Dataset section >>
......
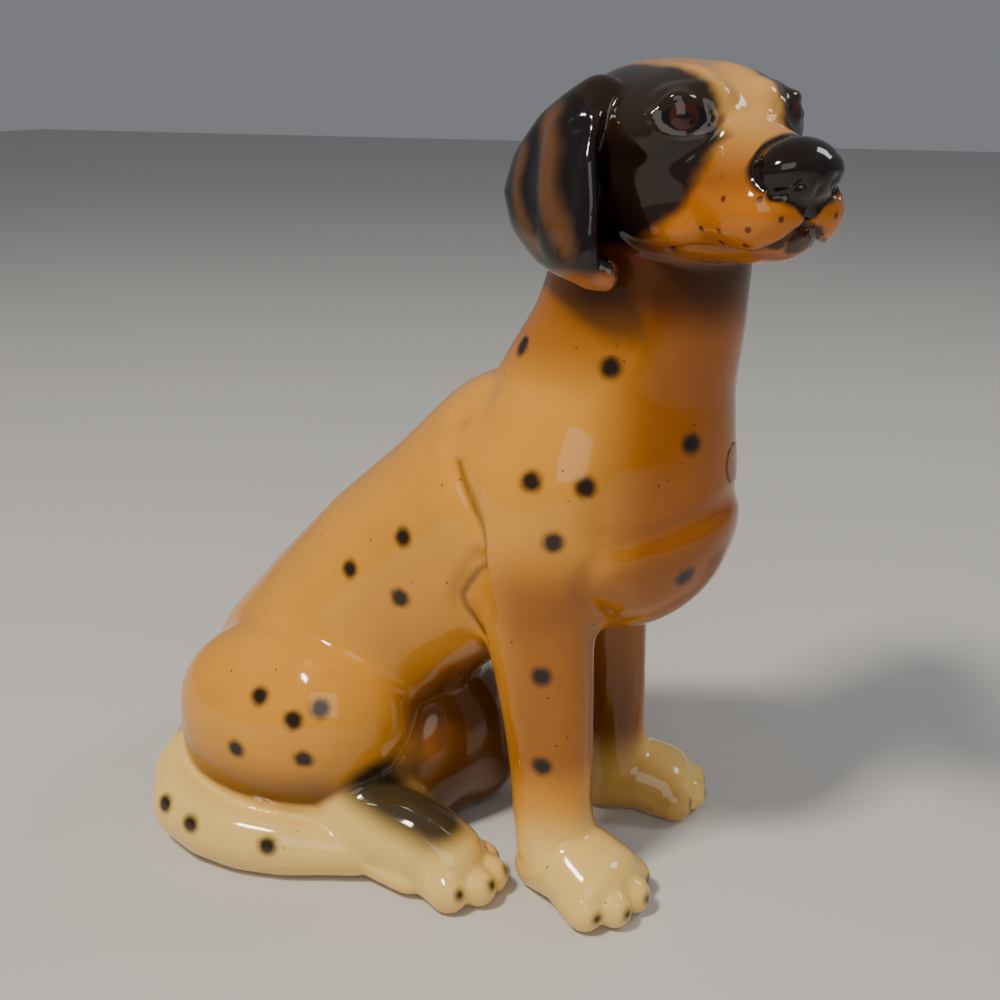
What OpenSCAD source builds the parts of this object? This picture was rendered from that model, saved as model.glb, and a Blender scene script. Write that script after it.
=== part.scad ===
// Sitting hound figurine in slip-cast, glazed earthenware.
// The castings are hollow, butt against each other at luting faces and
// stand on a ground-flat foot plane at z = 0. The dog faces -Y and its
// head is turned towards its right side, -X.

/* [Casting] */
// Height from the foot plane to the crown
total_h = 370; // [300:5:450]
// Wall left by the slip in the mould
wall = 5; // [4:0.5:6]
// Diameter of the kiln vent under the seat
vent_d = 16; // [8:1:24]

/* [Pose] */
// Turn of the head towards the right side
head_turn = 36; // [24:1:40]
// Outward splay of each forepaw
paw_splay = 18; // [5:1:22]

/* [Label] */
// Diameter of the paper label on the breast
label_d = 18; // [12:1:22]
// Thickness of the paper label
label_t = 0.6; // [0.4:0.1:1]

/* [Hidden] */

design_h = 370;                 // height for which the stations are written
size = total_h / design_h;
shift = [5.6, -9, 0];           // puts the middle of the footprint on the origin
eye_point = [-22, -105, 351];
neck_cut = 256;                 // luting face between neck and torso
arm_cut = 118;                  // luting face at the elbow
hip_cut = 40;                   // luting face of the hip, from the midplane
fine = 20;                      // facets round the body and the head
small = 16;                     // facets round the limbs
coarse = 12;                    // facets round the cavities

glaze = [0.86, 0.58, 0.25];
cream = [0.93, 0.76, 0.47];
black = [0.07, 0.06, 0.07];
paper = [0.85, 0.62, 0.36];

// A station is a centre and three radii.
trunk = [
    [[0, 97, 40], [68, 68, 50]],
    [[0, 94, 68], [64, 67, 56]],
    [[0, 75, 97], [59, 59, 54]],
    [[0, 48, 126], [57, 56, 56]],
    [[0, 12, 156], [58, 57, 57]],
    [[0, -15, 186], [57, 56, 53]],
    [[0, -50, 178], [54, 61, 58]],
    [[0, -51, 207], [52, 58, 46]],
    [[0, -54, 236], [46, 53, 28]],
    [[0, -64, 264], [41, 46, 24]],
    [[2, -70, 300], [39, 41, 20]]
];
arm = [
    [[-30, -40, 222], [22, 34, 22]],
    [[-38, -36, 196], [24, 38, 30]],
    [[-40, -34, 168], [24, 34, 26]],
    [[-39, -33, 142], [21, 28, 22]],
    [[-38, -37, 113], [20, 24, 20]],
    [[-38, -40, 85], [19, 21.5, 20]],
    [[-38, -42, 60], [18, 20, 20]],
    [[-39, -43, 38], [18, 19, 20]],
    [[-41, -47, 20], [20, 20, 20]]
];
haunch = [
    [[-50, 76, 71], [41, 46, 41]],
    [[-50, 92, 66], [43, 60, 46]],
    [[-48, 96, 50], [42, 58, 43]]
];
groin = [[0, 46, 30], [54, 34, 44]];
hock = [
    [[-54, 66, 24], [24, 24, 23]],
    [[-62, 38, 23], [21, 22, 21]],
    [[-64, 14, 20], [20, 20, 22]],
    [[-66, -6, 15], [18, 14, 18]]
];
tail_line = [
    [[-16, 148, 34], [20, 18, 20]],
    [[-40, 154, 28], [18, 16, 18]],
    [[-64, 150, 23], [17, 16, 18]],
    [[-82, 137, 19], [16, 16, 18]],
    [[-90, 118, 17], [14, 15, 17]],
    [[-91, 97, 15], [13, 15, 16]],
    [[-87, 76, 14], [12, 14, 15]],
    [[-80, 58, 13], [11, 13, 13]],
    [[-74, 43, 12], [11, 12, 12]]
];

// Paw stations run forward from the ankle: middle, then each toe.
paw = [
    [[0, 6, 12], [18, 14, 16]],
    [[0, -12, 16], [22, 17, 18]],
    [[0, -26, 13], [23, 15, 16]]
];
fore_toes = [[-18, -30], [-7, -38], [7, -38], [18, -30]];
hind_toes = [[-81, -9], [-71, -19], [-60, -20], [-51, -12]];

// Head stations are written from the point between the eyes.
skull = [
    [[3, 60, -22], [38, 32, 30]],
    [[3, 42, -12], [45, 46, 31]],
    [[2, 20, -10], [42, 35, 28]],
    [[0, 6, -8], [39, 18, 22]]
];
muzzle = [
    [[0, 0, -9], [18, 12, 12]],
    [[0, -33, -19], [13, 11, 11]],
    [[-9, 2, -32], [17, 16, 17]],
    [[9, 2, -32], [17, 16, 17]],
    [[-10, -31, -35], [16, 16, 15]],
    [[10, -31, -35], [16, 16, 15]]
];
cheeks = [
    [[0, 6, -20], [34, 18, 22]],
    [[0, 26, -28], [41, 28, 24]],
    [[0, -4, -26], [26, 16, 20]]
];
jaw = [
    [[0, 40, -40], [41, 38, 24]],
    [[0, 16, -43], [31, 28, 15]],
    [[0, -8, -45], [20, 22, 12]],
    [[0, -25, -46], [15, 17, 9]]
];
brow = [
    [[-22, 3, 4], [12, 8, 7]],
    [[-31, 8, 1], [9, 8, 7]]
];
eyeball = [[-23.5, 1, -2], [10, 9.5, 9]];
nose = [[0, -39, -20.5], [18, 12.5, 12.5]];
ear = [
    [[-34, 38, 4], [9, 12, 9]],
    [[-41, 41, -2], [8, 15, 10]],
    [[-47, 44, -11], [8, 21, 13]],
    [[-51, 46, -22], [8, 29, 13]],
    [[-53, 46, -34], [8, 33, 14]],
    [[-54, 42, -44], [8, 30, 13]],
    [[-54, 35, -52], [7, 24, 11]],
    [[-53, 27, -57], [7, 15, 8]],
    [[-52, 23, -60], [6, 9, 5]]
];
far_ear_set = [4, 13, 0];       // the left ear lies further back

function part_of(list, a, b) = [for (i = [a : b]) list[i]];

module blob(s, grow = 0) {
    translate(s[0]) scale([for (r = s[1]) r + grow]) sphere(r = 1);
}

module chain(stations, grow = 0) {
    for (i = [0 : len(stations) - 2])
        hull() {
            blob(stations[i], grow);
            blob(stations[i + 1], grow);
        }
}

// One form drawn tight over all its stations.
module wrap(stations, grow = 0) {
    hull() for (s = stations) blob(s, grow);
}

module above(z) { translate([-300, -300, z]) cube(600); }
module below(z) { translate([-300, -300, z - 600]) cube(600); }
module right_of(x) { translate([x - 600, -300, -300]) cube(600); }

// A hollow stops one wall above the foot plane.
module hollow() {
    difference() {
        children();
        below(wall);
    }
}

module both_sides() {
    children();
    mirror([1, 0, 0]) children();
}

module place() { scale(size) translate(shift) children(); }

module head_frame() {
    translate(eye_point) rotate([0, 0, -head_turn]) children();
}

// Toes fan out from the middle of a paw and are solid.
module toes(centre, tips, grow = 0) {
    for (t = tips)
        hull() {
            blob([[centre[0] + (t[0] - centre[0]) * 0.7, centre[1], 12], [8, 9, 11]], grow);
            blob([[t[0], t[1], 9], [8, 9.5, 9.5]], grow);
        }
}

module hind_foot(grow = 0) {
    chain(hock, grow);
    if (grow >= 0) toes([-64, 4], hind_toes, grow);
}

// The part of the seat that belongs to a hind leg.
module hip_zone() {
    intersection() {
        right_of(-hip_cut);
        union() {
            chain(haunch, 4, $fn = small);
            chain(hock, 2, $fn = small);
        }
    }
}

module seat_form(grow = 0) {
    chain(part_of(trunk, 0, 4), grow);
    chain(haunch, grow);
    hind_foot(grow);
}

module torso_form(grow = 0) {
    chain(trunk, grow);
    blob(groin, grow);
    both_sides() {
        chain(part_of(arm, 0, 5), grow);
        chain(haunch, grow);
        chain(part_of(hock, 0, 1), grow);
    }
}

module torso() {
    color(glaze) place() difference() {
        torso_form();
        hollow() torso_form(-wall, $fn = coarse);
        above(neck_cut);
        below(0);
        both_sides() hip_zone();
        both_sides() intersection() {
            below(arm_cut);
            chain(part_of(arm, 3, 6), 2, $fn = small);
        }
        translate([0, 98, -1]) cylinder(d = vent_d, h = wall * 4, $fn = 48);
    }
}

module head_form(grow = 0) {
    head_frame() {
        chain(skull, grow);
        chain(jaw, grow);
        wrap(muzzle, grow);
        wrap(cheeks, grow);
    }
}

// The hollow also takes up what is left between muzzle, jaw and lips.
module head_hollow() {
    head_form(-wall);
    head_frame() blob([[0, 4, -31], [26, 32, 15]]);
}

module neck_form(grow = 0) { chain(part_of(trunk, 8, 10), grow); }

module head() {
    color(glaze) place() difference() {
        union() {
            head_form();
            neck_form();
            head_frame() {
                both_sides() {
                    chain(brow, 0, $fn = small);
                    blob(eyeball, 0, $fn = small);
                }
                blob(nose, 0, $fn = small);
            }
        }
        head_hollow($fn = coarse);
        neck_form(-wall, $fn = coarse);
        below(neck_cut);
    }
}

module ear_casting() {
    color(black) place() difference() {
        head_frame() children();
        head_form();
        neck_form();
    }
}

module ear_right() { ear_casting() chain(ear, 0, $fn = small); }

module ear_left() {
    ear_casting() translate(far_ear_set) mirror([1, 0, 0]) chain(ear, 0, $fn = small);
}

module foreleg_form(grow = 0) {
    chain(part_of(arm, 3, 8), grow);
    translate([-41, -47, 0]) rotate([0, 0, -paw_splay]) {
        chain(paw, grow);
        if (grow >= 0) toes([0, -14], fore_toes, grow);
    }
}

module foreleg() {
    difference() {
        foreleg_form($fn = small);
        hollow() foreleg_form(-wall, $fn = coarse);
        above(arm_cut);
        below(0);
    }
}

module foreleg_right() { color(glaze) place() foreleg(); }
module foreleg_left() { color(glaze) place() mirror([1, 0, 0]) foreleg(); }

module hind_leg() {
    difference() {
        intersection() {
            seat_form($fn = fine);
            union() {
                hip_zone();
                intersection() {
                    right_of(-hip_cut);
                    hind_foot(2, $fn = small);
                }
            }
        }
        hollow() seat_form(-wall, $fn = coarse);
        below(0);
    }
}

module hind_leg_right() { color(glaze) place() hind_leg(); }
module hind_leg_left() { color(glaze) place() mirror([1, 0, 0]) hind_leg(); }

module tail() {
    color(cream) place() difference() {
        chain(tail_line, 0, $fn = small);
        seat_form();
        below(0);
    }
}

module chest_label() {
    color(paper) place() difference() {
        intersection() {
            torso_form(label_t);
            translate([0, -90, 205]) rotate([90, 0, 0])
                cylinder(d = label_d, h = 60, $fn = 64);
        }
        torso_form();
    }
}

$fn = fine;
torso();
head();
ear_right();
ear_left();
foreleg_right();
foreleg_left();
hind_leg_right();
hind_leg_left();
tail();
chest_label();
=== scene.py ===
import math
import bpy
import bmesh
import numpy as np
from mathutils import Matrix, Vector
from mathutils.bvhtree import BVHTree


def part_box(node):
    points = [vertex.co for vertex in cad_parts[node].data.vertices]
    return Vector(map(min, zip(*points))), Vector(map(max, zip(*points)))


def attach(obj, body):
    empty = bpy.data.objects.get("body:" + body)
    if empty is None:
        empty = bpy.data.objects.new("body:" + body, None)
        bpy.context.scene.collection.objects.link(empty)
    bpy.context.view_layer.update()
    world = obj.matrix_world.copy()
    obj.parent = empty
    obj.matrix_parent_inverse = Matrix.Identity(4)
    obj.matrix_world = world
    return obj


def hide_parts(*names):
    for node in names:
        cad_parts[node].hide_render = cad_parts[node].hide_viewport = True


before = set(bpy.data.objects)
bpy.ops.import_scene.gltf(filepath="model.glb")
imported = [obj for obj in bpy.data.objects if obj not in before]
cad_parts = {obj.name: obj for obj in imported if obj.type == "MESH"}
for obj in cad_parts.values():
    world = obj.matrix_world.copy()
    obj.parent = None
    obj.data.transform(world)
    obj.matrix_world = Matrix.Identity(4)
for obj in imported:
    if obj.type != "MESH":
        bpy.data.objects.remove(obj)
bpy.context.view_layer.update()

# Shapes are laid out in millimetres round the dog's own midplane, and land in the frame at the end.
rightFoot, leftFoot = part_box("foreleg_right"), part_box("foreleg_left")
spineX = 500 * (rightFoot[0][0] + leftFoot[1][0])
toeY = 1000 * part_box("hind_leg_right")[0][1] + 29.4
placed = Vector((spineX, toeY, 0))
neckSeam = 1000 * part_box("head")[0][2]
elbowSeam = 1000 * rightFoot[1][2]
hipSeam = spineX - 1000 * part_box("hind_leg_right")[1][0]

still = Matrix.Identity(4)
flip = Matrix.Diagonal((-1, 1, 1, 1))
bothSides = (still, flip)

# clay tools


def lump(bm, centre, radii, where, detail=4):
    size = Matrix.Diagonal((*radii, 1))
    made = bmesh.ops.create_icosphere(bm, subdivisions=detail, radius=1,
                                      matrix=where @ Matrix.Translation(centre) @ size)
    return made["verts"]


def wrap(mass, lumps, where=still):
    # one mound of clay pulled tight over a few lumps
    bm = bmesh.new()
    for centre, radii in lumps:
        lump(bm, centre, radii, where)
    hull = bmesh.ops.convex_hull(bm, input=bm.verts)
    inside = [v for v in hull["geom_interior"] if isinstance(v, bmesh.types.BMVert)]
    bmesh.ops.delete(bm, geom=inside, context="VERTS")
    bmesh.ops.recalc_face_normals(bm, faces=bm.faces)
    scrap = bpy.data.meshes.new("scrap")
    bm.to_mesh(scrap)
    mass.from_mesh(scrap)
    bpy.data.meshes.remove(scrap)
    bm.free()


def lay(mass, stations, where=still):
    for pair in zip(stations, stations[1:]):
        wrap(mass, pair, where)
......
Stated problem >>
From the opening line of the data above through the line that contains "vent_d = 16; // [8:1:24]", please print each line as it stands and only those lines.

Problem solution >>
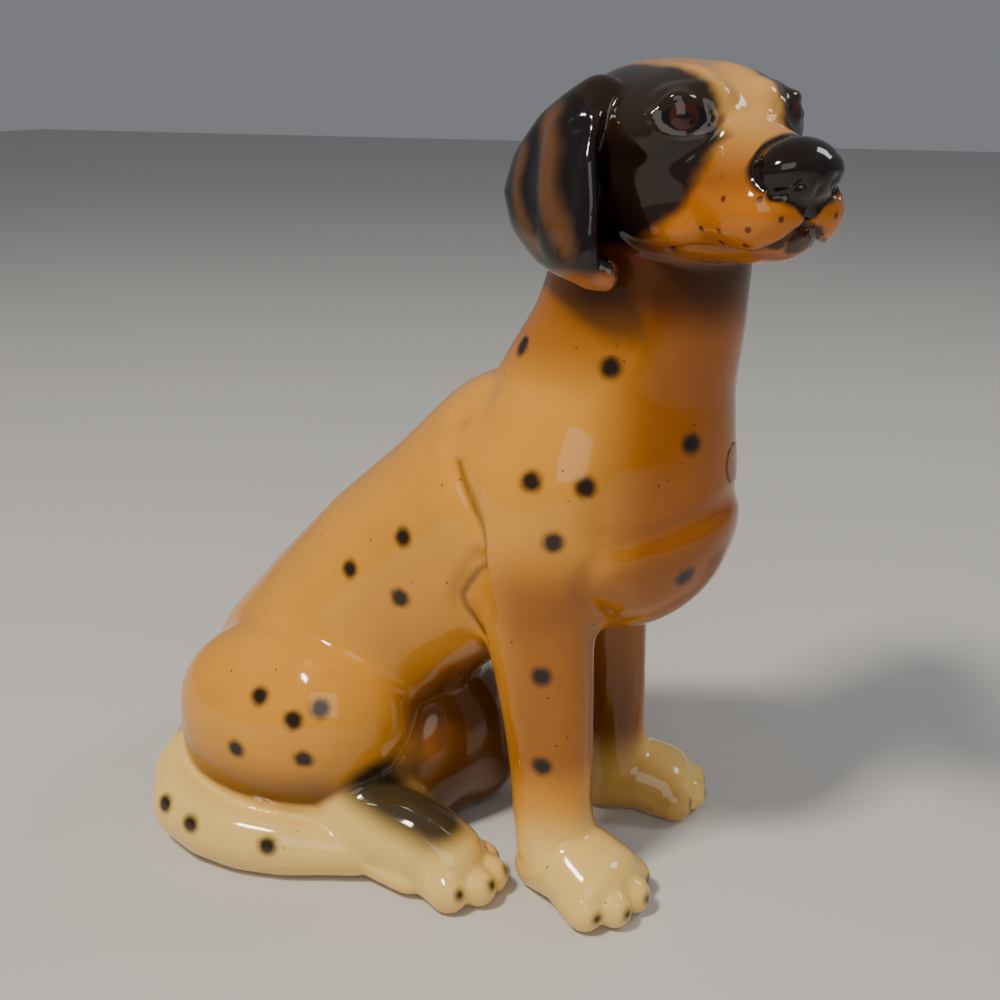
What OpenSCAD source builds the parts of this object? This picture was rendered from that model, saved as model.glb, and a Blender scene script. Write that script after it.
=== part.scad ===
// Sitting hound figurine in slip-cast, glazed earthenware.
// The castings are hollow, butt against each other at luting faces and
// stand on a ground-flat foot plane at z = 0. The dog faces -Y and its
// head is turned towards its right side, -X.

/* [Casting] */
// Height from the foot plane to the crown
total_h = 370; // [300:5:450]
// Wall left by the slip in the mould
wall = 5; // [4:0.5:6]
// Diameter of the kiln vent under the seat
vent_d = 16; // [8:1:24]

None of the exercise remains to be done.